Preparation and thermal properties of a new hydrated salt phase change material without phase separation

This article discusses the use of hydrated salts as phase change materials for heat accumulators in distributed energy systems. Despite their potential, challenges like phase separation and supercooling hinder their widespread use. Common solutions with nucleating agents and thickeners often fall short. The study explores permanent solutions through composite materials and investigates new ways to maintain stability. Two new eutectic hydrated salts are introduced: SAT+SMN (sodium acetate trihydrate + sodium metasilicate nonahydrate) and SAT+LAD (sodium acetate trihydrate + lithium acetate dihydrate). The common ion effect reduces the solubility of nucleating agents, creating durable crystal seeds to trigger nucleation and reduce supercooling. In terms of thermal properties, SAT+SMN with a 20 % SMN mass fraction has a melting point of 52.2 °C and a latent heat of 248.4 J/g.
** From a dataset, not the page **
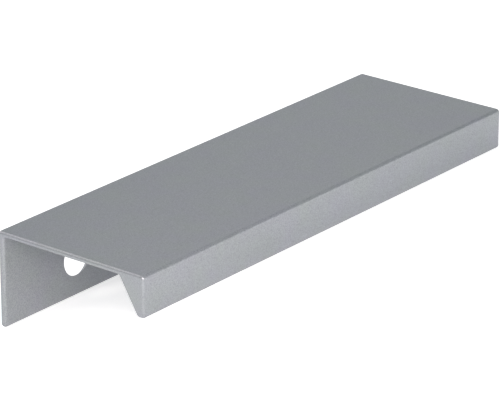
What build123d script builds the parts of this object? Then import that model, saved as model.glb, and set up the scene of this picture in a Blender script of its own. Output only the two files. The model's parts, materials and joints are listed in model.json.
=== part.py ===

SAT+LAD with a 10 % LAD mass fraction melts at 49.7 °C with a latent heat of 212.8 J/g. Supercooling in SAT+SMN is reduced to less than 0.5 °C, and in SAT+LAD, it drops to less than 3 °C. After 500 cycles, SAT+SMN maintains a supercooling degree within 0.5 °C with only a 0.02 % decrease in latent heat, demonstrating excellent thermal stability. The introduction of hydrated salts with more polar molecules in SAT increases the difference in the number of hydrogen bonds and bond energy between the solid and liquid states. This leads to new crystals with different lattice parameters and smaller cell sizes. While traditional stirring achieves uniform mixing up to 2 μm, ultrasonic mixing allows for a more even distribution, crucial for effective heat storage.